** START OF Information shown **
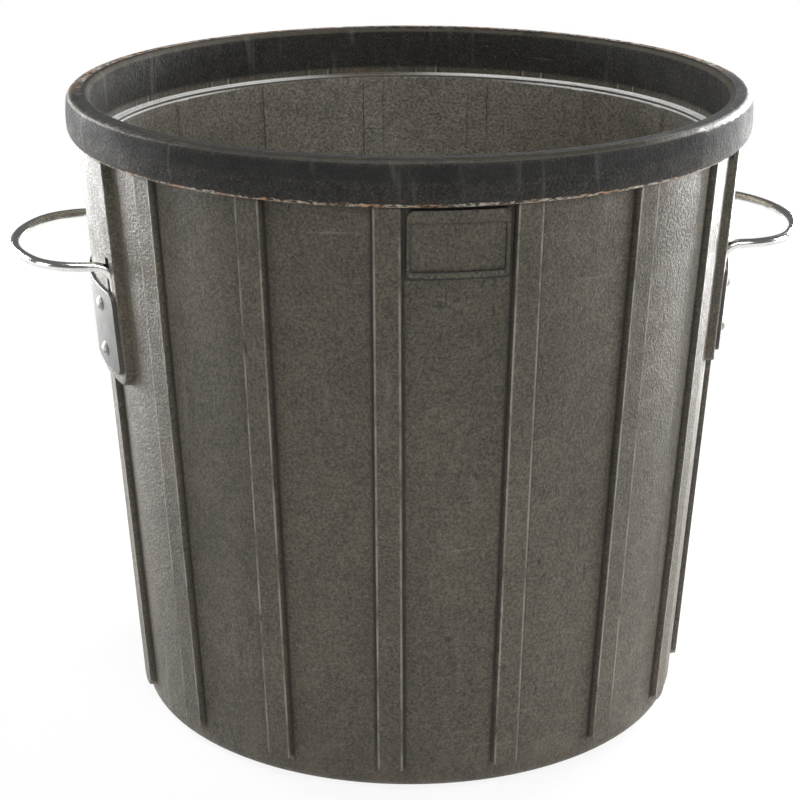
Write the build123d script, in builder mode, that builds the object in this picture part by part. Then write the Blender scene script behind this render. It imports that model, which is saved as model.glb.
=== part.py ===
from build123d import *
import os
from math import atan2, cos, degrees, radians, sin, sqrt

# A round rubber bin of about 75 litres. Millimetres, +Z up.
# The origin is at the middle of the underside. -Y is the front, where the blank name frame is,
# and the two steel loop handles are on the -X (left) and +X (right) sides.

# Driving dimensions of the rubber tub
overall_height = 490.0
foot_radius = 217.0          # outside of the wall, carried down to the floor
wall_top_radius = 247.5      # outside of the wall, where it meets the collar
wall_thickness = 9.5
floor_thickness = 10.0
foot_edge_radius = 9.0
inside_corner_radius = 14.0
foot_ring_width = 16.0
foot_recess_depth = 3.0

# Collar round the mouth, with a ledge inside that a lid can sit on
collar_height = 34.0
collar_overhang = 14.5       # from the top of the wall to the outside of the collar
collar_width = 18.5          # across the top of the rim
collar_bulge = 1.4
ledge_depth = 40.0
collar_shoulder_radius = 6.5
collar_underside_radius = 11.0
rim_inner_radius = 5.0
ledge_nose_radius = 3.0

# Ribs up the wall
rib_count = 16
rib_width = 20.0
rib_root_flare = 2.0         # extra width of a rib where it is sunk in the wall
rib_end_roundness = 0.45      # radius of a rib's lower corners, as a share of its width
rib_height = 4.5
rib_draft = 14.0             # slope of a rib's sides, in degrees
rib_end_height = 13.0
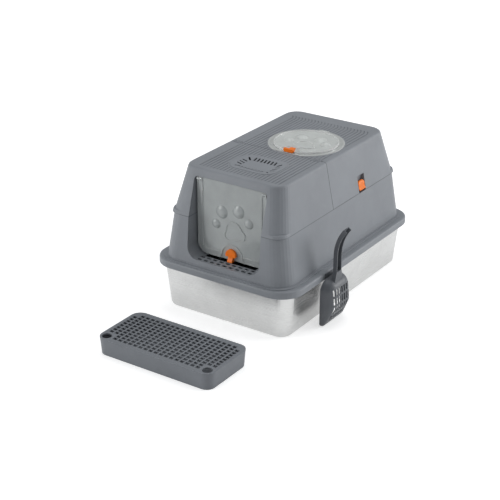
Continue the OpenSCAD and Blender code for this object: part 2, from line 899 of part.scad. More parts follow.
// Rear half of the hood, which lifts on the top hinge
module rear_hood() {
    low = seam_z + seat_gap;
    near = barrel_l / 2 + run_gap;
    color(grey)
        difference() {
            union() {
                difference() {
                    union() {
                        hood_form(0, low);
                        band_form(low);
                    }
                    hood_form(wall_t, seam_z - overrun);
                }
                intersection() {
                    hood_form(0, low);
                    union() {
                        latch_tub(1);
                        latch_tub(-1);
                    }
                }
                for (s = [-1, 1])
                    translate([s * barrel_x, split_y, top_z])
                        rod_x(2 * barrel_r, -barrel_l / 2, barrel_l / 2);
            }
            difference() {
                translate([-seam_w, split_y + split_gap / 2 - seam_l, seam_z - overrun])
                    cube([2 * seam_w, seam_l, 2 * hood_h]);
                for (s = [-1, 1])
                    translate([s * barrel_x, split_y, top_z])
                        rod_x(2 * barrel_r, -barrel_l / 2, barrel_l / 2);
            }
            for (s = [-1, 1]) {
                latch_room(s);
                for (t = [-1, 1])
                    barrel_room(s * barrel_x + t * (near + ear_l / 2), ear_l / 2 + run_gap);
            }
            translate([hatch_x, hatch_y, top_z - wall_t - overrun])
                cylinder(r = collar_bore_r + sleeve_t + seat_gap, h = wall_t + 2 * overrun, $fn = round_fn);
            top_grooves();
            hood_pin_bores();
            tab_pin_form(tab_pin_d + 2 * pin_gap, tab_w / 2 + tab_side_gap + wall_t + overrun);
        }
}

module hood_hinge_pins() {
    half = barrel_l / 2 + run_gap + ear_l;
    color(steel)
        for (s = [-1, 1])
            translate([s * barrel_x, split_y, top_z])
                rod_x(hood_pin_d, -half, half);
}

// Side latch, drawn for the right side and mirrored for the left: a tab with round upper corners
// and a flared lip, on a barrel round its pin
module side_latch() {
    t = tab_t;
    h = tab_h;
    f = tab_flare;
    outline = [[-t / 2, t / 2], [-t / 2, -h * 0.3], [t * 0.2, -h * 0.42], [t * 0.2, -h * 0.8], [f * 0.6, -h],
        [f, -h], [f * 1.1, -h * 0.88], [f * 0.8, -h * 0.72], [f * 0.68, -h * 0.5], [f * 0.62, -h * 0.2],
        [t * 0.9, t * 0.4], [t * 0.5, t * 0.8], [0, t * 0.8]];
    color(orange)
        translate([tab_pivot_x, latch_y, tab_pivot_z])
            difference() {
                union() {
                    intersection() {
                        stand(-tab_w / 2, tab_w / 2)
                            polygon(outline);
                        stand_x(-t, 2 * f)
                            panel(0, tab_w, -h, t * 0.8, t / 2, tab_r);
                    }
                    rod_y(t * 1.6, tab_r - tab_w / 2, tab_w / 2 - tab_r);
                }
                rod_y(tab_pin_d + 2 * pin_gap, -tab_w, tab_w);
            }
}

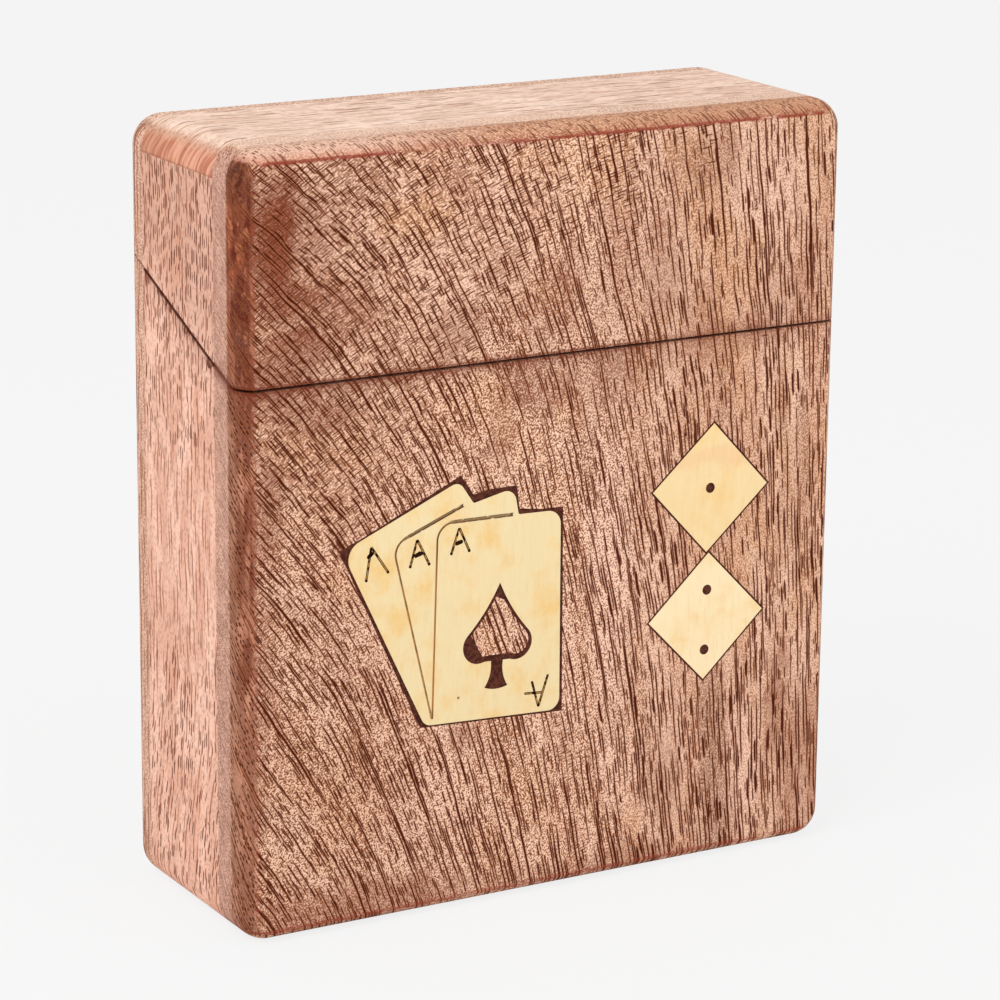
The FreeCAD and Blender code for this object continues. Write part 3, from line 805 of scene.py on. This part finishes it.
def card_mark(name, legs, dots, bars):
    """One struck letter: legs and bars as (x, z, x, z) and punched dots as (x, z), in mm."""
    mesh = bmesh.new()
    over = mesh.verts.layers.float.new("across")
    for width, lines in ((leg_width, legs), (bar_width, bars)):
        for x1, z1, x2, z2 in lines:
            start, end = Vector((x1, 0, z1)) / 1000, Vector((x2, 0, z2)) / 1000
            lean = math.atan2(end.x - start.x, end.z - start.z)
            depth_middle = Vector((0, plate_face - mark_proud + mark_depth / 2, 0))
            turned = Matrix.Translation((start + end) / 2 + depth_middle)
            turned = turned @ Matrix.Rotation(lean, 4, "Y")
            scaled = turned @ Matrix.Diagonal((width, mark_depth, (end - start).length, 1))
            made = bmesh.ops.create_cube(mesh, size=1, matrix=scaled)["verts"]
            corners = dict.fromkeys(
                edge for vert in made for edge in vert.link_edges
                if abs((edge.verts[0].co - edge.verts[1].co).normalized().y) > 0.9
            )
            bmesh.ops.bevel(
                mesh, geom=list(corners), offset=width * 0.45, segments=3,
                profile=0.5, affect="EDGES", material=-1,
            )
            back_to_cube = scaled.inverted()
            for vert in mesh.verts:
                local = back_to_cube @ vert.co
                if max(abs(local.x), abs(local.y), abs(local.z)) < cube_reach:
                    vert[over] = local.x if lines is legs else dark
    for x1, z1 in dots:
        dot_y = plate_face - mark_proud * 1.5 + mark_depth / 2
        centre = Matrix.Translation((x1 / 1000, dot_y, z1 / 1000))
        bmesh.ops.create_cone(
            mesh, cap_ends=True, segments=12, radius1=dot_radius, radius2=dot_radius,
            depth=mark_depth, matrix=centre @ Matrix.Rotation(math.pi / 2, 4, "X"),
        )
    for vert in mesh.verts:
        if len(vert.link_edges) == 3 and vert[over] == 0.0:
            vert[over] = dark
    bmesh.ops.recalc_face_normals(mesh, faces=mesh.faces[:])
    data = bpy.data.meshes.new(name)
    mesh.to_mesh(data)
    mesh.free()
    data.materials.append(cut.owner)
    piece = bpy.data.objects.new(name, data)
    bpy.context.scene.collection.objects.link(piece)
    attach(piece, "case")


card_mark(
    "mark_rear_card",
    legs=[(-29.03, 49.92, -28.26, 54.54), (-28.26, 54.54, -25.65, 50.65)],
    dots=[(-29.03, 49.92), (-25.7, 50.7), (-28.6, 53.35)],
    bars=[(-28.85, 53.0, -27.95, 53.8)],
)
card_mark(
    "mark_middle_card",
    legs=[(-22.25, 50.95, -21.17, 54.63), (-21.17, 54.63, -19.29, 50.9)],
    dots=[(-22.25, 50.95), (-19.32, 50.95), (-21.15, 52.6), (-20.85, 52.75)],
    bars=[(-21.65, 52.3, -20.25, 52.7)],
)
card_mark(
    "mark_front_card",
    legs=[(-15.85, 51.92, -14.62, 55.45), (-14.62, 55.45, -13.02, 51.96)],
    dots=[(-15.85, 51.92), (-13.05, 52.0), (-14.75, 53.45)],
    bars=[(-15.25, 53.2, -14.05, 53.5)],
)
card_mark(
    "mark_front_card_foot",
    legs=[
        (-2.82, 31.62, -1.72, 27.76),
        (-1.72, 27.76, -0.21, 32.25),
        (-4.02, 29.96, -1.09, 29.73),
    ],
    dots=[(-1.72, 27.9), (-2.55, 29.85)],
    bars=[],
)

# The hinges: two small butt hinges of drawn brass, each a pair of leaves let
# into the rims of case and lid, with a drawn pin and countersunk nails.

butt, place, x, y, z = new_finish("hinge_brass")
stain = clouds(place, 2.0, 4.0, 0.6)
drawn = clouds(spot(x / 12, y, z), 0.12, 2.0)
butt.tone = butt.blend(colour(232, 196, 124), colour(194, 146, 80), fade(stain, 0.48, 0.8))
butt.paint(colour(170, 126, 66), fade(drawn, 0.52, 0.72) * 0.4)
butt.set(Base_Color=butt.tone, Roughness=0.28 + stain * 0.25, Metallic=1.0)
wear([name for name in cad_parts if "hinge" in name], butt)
** END OF Information shown **
** START OF Information shown **
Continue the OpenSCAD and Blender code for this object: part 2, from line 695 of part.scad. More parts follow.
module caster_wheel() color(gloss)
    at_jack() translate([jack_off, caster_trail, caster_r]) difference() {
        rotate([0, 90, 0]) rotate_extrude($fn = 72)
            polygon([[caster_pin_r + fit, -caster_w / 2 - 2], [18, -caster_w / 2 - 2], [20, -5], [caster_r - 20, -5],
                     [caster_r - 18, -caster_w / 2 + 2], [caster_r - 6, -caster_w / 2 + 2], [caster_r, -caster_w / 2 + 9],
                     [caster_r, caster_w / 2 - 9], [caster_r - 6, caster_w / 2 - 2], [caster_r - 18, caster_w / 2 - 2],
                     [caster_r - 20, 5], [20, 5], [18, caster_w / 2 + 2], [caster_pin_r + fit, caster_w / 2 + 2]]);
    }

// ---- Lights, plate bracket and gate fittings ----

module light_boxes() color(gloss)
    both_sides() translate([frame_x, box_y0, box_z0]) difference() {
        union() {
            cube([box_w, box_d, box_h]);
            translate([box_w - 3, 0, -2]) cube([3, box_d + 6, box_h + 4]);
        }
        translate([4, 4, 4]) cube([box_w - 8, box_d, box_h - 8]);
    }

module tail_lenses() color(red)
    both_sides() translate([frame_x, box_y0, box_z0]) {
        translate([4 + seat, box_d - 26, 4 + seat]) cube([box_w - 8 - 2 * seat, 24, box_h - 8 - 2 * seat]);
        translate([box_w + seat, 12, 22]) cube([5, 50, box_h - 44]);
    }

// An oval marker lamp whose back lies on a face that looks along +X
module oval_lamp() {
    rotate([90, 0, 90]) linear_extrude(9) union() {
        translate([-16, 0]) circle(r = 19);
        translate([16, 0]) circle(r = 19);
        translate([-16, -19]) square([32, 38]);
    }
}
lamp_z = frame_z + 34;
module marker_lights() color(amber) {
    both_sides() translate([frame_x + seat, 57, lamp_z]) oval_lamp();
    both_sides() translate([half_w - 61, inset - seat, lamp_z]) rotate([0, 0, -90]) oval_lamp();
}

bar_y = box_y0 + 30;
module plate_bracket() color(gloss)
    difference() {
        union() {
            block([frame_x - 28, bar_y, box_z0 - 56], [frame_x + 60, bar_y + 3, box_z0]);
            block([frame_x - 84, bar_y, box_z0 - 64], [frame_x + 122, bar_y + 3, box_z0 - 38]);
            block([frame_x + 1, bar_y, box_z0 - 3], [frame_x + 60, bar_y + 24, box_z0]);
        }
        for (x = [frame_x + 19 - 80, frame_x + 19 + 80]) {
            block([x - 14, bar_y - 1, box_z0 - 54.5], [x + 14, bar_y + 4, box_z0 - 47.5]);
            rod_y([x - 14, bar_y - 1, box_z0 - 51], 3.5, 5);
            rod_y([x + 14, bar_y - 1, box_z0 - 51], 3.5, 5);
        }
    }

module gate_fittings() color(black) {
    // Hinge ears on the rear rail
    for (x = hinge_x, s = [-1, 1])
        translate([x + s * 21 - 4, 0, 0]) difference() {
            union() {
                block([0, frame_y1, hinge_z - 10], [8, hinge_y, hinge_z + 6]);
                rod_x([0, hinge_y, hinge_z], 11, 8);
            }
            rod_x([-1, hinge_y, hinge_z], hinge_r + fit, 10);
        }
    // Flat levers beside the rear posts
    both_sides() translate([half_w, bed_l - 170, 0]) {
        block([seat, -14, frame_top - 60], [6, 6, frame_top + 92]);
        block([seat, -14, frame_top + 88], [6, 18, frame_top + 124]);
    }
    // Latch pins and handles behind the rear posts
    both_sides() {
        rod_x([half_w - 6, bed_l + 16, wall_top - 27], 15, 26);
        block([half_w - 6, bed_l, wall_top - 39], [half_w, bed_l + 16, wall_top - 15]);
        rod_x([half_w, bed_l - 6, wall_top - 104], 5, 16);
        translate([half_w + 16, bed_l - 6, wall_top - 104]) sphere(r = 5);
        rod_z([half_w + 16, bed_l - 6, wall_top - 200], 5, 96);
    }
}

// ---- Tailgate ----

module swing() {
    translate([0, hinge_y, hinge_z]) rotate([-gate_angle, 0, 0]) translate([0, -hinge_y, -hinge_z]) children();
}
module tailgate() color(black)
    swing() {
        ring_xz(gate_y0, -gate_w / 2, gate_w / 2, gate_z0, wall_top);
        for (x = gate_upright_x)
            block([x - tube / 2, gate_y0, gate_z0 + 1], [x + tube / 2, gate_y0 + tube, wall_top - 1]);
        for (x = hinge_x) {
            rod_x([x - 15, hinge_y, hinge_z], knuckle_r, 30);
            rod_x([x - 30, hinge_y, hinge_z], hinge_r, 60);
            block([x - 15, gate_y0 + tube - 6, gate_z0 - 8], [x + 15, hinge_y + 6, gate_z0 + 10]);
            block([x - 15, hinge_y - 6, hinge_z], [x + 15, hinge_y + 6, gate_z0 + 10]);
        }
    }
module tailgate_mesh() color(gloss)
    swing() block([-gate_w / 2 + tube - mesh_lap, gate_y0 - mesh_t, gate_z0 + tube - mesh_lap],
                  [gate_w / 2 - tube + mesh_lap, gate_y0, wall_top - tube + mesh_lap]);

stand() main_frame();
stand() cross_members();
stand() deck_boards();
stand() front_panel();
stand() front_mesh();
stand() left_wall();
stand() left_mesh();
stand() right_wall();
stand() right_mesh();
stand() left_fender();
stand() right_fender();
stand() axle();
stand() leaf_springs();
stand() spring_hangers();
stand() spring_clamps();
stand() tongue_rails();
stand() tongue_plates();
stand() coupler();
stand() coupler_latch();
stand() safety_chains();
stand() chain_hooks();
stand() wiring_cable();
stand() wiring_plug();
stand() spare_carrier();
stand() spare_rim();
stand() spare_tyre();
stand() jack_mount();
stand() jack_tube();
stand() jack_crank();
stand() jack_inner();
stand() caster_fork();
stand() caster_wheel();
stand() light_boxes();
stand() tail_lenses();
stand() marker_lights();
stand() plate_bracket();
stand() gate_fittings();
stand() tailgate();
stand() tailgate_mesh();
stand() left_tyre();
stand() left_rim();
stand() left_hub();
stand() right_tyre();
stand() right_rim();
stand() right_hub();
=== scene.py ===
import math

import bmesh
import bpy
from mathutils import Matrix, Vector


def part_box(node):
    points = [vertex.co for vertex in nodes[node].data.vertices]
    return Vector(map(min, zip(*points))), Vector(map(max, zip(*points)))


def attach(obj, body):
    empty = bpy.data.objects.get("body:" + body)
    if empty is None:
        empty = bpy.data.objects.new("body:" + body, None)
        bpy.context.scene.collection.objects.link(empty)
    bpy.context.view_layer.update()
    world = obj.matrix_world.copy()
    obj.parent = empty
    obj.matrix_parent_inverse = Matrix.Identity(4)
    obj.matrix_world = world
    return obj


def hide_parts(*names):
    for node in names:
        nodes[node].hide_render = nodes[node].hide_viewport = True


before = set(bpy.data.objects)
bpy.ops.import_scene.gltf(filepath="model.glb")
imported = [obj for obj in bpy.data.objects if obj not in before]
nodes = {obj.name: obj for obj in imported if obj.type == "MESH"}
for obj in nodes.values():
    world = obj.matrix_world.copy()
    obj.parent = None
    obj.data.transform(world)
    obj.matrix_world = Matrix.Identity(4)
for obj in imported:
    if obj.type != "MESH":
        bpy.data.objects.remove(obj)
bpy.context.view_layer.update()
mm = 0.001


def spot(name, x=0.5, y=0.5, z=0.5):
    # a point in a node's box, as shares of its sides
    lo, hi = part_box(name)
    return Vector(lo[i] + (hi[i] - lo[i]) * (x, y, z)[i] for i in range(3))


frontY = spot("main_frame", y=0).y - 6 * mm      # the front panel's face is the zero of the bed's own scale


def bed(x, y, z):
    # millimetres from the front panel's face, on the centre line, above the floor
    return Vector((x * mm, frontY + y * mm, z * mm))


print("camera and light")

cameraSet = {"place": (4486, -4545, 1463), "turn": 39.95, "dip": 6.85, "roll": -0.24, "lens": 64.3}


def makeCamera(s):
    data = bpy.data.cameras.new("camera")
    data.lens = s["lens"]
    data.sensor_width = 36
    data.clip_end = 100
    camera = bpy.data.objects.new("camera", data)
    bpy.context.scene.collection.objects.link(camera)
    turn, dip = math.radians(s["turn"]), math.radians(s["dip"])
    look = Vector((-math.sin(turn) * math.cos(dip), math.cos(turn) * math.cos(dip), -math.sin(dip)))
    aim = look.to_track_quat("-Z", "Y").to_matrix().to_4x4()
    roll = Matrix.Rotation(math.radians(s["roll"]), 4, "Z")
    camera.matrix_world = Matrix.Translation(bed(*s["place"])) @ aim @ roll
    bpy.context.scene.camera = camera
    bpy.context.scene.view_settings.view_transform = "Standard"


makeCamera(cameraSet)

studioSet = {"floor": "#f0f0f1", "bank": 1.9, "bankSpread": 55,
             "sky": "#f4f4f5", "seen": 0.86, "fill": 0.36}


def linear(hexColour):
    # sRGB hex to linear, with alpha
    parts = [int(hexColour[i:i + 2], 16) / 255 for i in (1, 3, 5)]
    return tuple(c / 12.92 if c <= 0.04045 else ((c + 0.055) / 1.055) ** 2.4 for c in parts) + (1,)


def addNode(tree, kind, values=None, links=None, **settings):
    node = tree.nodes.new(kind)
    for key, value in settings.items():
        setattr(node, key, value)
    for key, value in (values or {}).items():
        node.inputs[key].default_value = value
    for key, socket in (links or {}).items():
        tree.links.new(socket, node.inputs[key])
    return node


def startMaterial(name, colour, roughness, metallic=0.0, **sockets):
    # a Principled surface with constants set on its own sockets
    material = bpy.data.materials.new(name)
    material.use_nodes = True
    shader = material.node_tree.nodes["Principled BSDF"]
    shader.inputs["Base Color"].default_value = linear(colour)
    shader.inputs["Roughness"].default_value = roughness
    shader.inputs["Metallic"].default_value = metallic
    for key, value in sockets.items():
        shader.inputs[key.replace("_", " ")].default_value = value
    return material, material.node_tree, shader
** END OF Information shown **
Your goal: Each line with the string "Identity" in it needs to be found and copied.

Answer to this exercise:
    obj.matrix_parent_inverse = Matrix.Identity(4)
    obj.matrix_world = Matrix.Identity(4)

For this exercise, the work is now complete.